TASK GOAL:
Go through the data below. List every line that holds the word "into".

..............................

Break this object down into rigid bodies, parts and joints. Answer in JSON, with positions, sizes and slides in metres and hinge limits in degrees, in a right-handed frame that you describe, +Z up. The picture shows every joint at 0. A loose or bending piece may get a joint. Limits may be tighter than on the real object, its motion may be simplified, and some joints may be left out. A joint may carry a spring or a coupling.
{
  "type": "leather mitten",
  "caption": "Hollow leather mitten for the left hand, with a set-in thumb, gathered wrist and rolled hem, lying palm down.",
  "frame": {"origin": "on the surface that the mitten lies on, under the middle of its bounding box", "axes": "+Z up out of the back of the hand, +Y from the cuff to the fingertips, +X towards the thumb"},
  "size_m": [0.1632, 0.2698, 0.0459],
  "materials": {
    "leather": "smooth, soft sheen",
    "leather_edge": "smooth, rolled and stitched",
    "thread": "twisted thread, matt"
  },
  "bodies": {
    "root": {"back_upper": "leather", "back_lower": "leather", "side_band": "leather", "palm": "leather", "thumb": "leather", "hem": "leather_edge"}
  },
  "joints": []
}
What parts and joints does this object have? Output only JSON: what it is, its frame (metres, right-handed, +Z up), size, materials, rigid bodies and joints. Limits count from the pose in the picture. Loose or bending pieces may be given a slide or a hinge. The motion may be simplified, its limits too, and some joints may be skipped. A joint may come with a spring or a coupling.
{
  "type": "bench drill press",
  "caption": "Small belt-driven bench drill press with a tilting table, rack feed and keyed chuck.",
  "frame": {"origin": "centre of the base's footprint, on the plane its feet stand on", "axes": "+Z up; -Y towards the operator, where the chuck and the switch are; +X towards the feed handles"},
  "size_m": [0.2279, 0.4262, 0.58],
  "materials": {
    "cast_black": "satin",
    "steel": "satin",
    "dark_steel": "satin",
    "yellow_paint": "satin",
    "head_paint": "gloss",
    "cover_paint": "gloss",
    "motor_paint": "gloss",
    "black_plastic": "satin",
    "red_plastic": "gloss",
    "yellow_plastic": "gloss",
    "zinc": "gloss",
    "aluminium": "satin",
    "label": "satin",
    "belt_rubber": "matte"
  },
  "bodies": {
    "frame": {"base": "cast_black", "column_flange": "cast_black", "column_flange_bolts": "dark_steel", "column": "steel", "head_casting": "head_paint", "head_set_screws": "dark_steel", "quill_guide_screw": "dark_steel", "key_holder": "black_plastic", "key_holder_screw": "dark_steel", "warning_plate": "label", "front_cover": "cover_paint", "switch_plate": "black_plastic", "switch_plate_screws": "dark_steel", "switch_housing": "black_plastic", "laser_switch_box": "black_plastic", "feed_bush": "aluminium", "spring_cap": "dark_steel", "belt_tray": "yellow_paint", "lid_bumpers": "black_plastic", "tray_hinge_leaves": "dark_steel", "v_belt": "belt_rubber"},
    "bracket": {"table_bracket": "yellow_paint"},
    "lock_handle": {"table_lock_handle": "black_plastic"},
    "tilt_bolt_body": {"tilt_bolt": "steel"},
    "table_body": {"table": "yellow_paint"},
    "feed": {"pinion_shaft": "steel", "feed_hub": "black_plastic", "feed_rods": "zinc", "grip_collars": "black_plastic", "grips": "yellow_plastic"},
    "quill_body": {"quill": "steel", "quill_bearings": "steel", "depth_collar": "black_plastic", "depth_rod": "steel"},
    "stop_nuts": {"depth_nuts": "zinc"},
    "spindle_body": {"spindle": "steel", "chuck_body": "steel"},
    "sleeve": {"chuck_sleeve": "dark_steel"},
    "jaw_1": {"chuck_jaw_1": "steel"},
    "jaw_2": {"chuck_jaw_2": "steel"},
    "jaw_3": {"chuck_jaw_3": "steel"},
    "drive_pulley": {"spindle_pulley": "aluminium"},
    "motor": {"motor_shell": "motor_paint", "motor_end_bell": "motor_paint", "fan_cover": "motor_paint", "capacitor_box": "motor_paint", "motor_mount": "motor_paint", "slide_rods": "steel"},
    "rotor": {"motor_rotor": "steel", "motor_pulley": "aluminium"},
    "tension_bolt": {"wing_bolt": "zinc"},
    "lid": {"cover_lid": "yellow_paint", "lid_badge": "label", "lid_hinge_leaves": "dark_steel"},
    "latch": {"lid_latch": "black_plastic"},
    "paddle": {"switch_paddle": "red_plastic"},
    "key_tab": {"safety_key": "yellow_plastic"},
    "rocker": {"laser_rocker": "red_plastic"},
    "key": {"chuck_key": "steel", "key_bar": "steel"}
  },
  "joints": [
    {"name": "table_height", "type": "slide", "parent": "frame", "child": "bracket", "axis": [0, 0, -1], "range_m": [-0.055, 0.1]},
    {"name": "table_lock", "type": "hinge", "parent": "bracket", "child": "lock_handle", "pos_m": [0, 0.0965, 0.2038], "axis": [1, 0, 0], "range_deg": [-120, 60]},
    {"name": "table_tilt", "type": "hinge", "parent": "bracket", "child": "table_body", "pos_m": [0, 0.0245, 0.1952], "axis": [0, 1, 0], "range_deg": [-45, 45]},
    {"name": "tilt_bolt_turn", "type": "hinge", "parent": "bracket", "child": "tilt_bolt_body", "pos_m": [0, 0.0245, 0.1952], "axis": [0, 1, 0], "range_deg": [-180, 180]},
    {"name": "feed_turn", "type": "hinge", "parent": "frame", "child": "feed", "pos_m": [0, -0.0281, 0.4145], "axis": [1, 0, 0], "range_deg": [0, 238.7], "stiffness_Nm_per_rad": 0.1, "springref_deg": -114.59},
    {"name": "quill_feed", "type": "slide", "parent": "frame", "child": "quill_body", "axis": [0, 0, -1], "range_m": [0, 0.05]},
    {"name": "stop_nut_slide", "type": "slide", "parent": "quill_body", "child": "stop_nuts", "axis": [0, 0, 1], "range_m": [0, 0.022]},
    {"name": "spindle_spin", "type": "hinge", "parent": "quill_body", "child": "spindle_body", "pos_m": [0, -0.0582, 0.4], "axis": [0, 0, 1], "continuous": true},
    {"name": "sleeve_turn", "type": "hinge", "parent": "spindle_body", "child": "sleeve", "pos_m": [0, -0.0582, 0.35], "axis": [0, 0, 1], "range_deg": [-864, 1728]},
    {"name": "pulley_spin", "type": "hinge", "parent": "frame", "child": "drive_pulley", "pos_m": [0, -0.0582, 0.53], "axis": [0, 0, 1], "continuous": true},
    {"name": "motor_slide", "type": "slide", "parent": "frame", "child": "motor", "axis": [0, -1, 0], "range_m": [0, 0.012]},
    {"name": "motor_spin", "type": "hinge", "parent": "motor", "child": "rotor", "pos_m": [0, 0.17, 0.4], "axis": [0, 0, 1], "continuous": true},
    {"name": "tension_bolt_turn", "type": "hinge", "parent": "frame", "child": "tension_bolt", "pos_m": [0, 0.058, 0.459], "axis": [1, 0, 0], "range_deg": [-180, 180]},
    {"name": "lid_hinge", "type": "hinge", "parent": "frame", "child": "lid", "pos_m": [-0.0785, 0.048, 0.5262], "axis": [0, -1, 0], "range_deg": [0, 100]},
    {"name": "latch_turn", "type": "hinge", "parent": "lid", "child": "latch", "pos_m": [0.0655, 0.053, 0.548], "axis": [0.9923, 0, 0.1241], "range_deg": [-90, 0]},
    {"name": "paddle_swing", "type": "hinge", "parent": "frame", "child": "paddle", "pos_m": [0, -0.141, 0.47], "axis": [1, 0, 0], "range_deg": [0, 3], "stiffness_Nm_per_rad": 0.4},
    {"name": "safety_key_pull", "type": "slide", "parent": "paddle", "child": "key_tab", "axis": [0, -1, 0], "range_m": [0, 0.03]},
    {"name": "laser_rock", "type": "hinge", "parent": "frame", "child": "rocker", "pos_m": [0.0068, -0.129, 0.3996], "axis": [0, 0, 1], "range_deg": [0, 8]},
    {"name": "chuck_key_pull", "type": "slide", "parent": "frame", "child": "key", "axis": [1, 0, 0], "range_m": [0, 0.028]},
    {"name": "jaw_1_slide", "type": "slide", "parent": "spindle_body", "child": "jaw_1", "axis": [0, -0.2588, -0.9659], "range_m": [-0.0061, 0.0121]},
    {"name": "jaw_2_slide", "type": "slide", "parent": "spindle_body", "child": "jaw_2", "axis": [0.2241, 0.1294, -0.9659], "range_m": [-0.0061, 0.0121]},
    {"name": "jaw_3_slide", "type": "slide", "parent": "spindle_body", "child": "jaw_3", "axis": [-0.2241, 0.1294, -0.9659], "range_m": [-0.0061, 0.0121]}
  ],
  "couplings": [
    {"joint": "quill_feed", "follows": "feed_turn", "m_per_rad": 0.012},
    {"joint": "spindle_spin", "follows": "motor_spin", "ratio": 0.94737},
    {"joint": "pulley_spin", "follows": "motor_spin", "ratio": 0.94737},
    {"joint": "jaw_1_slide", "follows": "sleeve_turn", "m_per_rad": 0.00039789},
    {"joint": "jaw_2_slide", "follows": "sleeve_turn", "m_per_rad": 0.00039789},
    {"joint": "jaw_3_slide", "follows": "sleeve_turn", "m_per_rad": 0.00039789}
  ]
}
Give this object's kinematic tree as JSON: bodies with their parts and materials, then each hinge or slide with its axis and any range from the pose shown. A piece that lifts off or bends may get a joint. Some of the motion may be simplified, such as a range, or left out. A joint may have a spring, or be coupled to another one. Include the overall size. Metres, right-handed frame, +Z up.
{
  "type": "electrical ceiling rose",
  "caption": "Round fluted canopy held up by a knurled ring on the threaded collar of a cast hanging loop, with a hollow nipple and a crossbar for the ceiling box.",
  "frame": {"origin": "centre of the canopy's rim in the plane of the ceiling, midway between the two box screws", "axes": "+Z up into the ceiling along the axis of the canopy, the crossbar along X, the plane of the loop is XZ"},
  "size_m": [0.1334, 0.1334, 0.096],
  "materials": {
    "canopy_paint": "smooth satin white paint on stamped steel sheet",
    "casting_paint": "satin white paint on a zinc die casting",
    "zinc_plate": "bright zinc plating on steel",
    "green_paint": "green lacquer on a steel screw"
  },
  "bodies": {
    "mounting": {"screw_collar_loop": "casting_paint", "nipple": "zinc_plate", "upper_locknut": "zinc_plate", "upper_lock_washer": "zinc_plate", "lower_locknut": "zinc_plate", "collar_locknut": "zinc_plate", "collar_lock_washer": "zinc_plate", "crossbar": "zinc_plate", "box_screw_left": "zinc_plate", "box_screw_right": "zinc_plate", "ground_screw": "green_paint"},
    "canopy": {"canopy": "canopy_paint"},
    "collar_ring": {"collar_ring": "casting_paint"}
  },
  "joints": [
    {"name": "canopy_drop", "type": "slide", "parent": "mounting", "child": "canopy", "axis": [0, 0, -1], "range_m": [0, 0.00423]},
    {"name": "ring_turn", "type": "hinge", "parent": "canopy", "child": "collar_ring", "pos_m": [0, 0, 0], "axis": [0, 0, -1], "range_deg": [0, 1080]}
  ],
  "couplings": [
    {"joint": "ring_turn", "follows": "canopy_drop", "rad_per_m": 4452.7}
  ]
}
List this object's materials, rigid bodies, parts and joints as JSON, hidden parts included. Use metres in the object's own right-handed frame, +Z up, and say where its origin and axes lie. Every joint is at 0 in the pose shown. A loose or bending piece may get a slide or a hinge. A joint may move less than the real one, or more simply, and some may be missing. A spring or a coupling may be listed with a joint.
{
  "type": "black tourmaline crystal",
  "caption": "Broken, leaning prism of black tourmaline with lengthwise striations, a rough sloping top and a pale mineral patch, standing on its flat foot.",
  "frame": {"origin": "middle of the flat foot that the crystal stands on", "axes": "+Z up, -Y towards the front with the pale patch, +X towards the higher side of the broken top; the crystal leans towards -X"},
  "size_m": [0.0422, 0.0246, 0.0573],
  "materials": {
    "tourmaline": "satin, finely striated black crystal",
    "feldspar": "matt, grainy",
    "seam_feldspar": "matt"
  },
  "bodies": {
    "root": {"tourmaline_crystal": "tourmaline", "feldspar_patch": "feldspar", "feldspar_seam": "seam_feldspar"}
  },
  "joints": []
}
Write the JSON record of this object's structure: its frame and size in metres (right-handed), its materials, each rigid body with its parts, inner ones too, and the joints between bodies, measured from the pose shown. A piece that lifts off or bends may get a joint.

..............................

COMPLETE ANSWER:
Break this object down into rigid bodies, parts and joints. Answer in JSON, with positions, sizes and slides in metres and hinge limits in degrees, in a right-handed frame that you describe, +Z up. The picture shows every joint at 0. A loose or bending piece may get a joint. Limits may be tighter than on the real object, its motion may be simplified, and some joints may be left out. A joint may carry a spring or a coupling.
  "frame": {"origin": "centre of the canopy's rim in the plane of the ceiling, midway between the two box screws", "axes": "+Z up into the ceiling along the axis of the canopy, the crossbar along X, the plane of the loop is XZ"},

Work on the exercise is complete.